No, because C will not know what happened. B can say "I could have sent you an acknowledgement, but was waiting for A, and A didn't send anything" and C won't ever know if that was true. Or B could say "what? You didn't send me p at all", and that could be true. B could have been offline when A sent it, there could have been a broken connection or many other things, and B continues: "I was waiting for you to present me with p, but you didn't, therefore the payment timed out, you can't come here with p now, because now A won't accept it anymore from me". That could be true or could be false, who knows?

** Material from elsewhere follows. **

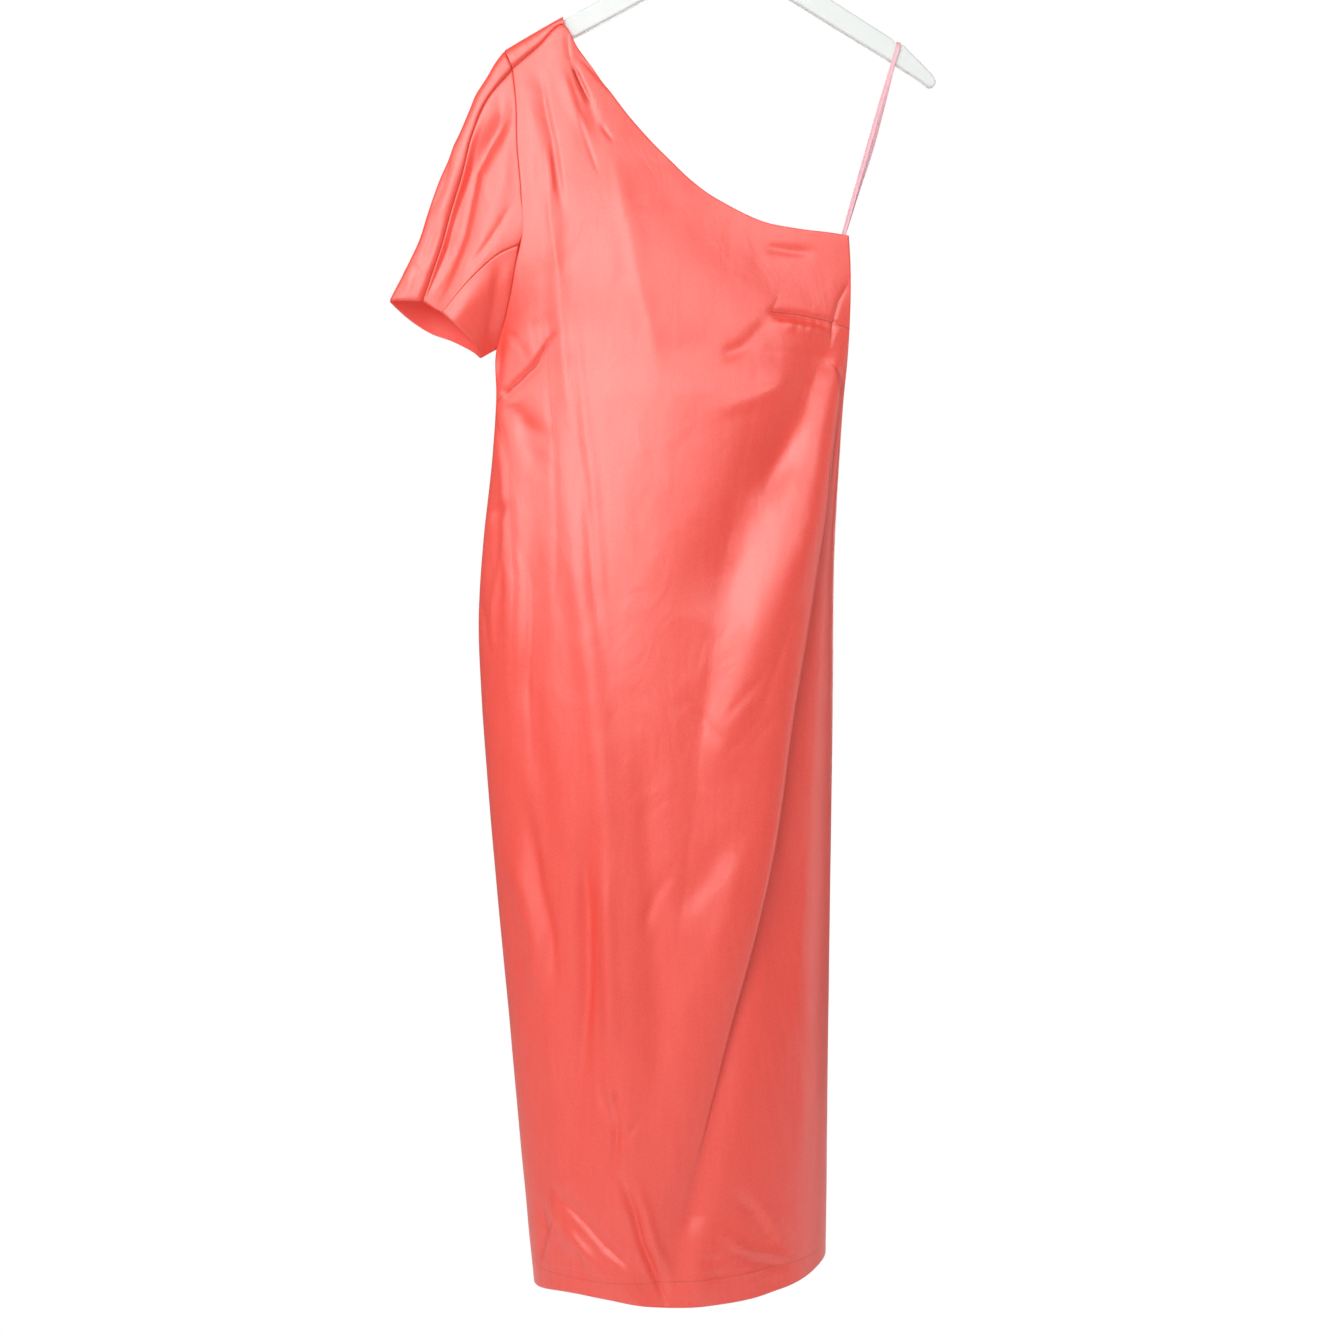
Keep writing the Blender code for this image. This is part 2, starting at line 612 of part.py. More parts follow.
under = [(0.0, -208.9, 409.0, -31.5), (0.2, -212.5, 430, -29), (0.52, -219.8, 463, -21), (0.78, -226.8, 489, -11),
         (1.0, -233.6, 511, 0)]
gusset = coons(GUSSET_SEAM, UNDERARM, under, CUFF_GUSSET, np.linspace(0, 1, 9), np.linspace(0, 1, 10))
cloth("sleeve_gusset", inset(gusset, SEAM, SEAM + 0.3, SEAM + 0.5), satin_gusset)

# Hanger: one flat moulding, with a socket for the hook.
outline = [turned(x, drop) for x, drop in ARM_OUTLINE]
outline += [turned(-x, drop) for x, drop in ARM_OUTLINE[-2:0:-1]]
bm = bmesh.new()
rim = [bm.verts.new((x * MM, -HANGER_THICK / 2 * MM, -drop * MM)) for x, drop in outline]
moved = bmesh.ops.extrude_face_region(bm, geom=[bm.faces.new(rim)])
for vert in (item for item in moved["geom"] if isinstance(item, bmesh.types.BMVert)):
    vert.co.y = HANGER_THICK / 2 * MM
hanger = placed("hanger", bm, white)

bm = bmesh.new()
bmesh.ops.create_cone(bm, cap_ends=True, segments=24, radius1=2.1 * MM, radius2=2.1 * MM, depth=30 * MM)
for vert in bm.verts:
    vert.co.z -= (HANGER_DROP - 1) * MM
socket = placed("socket_cutter", bm, white, cutters)
socket.hide_render = True
socket.display_type = "WIRE"
bore = hanger.modifiers.new("socket", "BOOLEAN")
bore.object = socket
bore.operation = "DIFFERENCE"
soft = hanger.modifiers.new("edges", "BEVEL")
soft.width = 2 * MM
soft.segments = 2
soft.limit_method = "ANGLE"
soft.angle_limit = math.radians(60)

# Hook: stem, neck and most of a circle round the rail.
reach = HOOK_RADIUS + WIRE / 2
stem = [(0, 94, 0), (0, 74, 0), (0, 58, 0), (0.6, 51, 0), (3.2, 45.5, 0)]
bend = [(reach * math.cos(math.radians(a)), HOOK_RADIUS - reach * math.sin(math.radians(a)), 0)
        for a in range(-55, 196, 10)]
circle = [(WIRE / 2 * math.cos(math.tau * k / 10), WIRE / 2 * math.sin(math.tau * k / 10)) for k in range(10)]
placed("hanger_hook", tube(stem + bend, circle), steel)

# Loop: one length of ribbon from inside the strapless corner, over the notch and back.
notch_x, notch_drop = turned(183.2, 111.6)
front_strand = [(121.5, 399.5, -0.72), (124.0, 391.0, -0.75), (136.0, 348.0, -2.2), (148.5, 304.0, -3.8),
                (162.0, 257.0, -5.4), (notch_x - 4.4, notch_drop + 15, -6.9), (notch_x - 0.8, notch_drop + 3, -6.9)]
bend = [(notch_x - 0.2, notch_drop - 1.0, -6.2), (notch_x, notch_drop - 2.2, -4.0), (notch_x, notch_drop - 2.5, 0),
        (notch_x, notch_drop - 2.2, 4.0), (notch_x - 0.2, notch_drop - 1.0, 6.2)]
back_strand = [(x + shift, drop, -y) for (x, drop, y), shift in zip(front_strand, (0, 0.3, 2.0, 4.0, 3.0, 0.6, 0))]
a, b = RIBBON_WIDE / 2, RIBBON_THICK / 2
strip = [(-a, -b), (a, -b), (a, b), (-a, b)]
placed("hanger_loop", tube(front_strand + bend + back_strand[::-1], strip), pink)
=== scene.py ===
# %% [markdown]
# # A one-shoulder satin dress on its hanger
# The dress hangs from a flat white hanger: its sleeve over the left arm, its strapless corner on a ribbon loop.
# Every cut piece of cloth is a grid whose points are moved onto the piece's form, then given a thin wall. The
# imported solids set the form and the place. Here each piece gets the fine folds, seams, stitches and finish.

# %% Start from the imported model
import math

import bmesh
import bpy
import numpy as np
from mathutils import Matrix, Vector


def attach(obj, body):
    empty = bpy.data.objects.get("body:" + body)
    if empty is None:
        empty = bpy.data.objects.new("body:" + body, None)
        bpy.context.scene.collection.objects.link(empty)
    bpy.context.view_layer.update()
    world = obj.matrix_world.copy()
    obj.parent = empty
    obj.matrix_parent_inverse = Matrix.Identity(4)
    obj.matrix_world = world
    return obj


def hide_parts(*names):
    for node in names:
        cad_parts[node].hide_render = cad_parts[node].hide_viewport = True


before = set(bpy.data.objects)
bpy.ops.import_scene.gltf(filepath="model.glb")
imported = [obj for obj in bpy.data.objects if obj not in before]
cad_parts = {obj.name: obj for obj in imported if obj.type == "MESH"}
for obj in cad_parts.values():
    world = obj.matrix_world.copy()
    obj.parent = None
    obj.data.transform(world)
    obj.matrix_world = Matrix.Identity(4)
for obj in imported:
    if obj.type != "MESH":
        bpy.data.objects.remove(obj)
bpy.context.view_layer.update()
MM = 0.001
print("solids:", ", ".join(sorted(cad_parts)))

# %% [markdown]
# Three helpers make what every step needs: an object in the scene, a material to fill in, and a node's values.

# %% Objects, materials and nodes
def added(name, data):
    """A new object with this data, in the scene."""
    obj = bpy.data.objects.new(name, data)
    bpy.context.scene.collection.objects.link(obj)
    return obj


def blank(name):
    """A new material with its nodes, its links and its shader."""
    material = bpy.data.materials.new(name)
    material.use_nodes = True
    nodes = material.node_tree.nodes
    return material, nodes, material.node_tree.links, next(node for node in nodes if node.type == "BSDF_PRINCIPLED")


def put(node, **values):
    """Set inputs of a node by name. An underscore stands for a space."""
    for name, value in values.items():
        node.inputs[name.replace("_", " ")].default_value = value


print("one millimetre is", MM, "m")

# %% [markdown]
# The camera comes first, because the folds are placed where it sees them. It stands level with the dress's middle,
# so it looks up at the hanger and down at the hem, which is why the hem's curve shows.

# %% Camera
PHOTO = 1333.0  # the picture's width and height, in pixels
PIXEL = 1.03  # millimetres to a pixel at the hanger
EYE = (-58.8, 837.6, 2300.0)  # the camera's x, its drop below the hook and its distance, in millimetres

camera = added("camera", bpy.data.cameras.new("camera"))
camera.data.lens = 36 * EYE[2] / (PHOTO * PIXEL)
camera.location = (EYE[0] * MM, -EYE[2] * MM, -EYE[1] * MM)
camera.rotation_euler = (math.pi / 2, 0, 0)
bpy.context.scene.camera = camera


def seen(points):
    """Where the camera sees points of (x, drop, y), in pixels across and down the picture."""
    scale = EYE[2] / ((EYE[2] + points[..., 2]) * PIXEL)
    return np.stack([PHOTO / 2 + (points[..., k] - EYE[k]) * scale for k in (0, 1)], axis=-1)


print("lens", round(camera.data.lens, 1), "mm")

# %% [markdown]
# The lengths below are in millimetres: x to the viewer's right, drop downwards from the hook's inner top, y away
# from the viewer. A level runs down a panel: it is the drop wherever the panel is plain.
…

Therefore it is impossible for trust relationships and reputations to be maintained in such a system without "good fences".12

Footnotes

  1. The Lightning Network has a solution for the problem of the decentralized commit.

  2. Ironically this same ambiguity problem is being faced by the Lightning Network community when trying to create a reputation/payment system to prevent routing abuses. It seems simple when you first think about it: "let each node manage its own trust", but in fact it is somewhat impossible.